The New York version of The Aviary gets a mixed review from Ryan Sutton at Eater—the setting seems charmless and some drinks underwhelm, but a few of the drinks reach the goal of showing off cutting-edge cocktailing: “Just as exhilarating is the gin and tonic. It’s a blend of Bombay Sapphire, apple, almond, and frozen cucumber that looks like a mad scientist’s green beaker, drinks like a slushie, and packs a level of vibrantly fizzy carbonation that almost borders on Alka Seltzer.”


Everyone’s talking about this Vice story in which a guy creates a fake restaurant in London and promotes it to the #1 spot at Trip Advisor. I’m not surprised it’s possible, because I’ve already seen an example of something close to it—when we went to Kyoto, there was a samurai-themed restaurant that was ranked #1 in town… until I read the reviews, at Trip Advisor, that acknowledged that the restaurateur would pay you off for a good review.


The NY Times is getting better at covering Chicago neighborhoods, and this piece on Bridgeport is not only pretty good… it probably has fewer inadvertent insults to the South Side than most homegrown pieces do!


Have the coolest holiday party ever by buying Giant for the night. They’re auctioning it off, benefiting No Kid Hungry and The Greater Chicago Food Depository.
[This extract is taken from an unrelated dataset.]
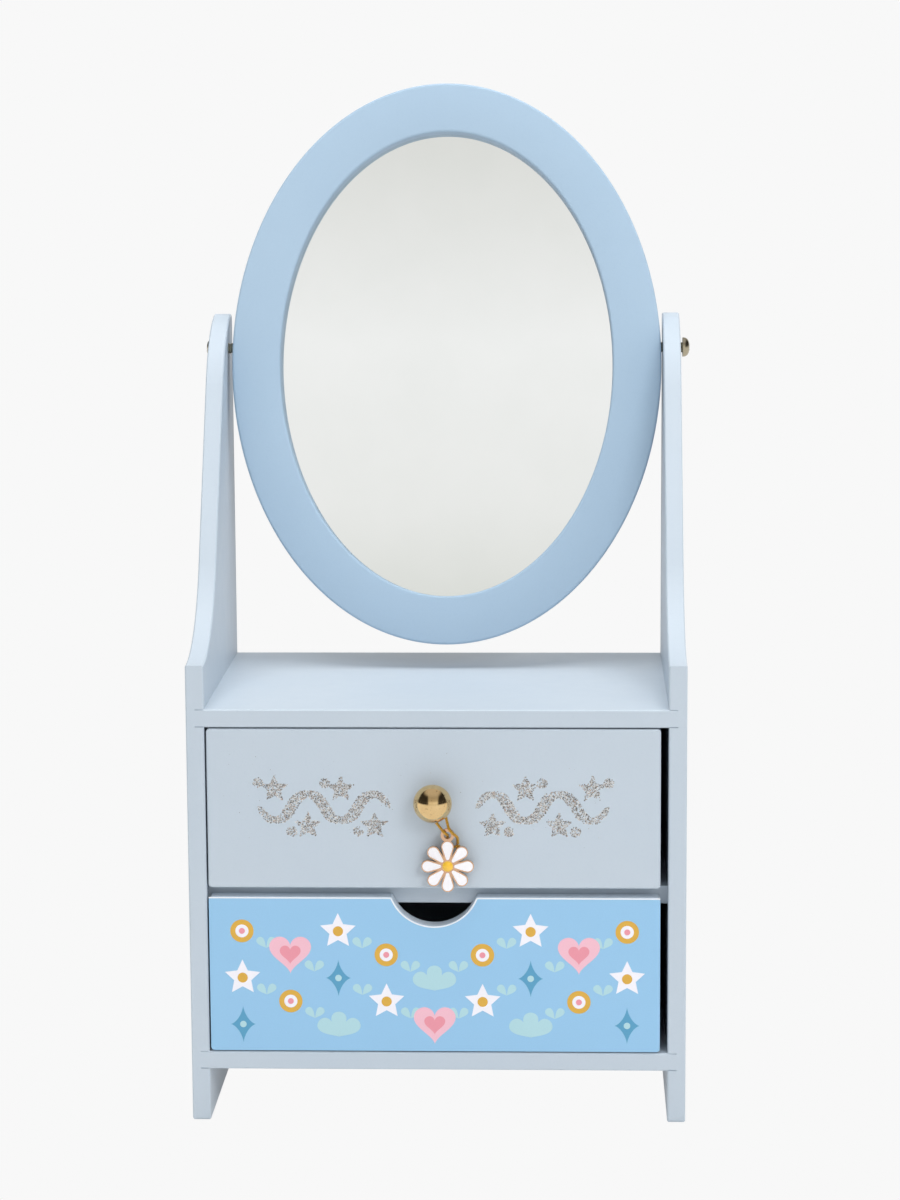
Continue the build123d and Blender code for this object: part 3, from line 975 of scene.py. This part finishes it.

Go to Sauced Market, Tuesday night, at the Chicago Athletic Association Hotel.


I’ve now eaten most of the sandwiches at Tempesta Market, and each one is more of a wow than the last, really composed dishes on bread or a bun more than Italian deli sandwiches (not that we don’t love those here at Fooditor!) Since everyone there worked at Publican Quality Meats, it shouldn’t be surprising how well thought out they are. I loved the St. Gennaro, which I had to be talked into (a sausage sandwich? Yet surprisingly subtle with caramelized onions and fresh mozzarella) and the Dante, which is all their spicy meats plus giardinera. Tried a bunch of their meats, too, and surprisingly, the best thing of all might have been the morcilla, that is, blood sausage. Anyway, great stuff top to bottom, go check it out—and yes, there’s a story coming this week.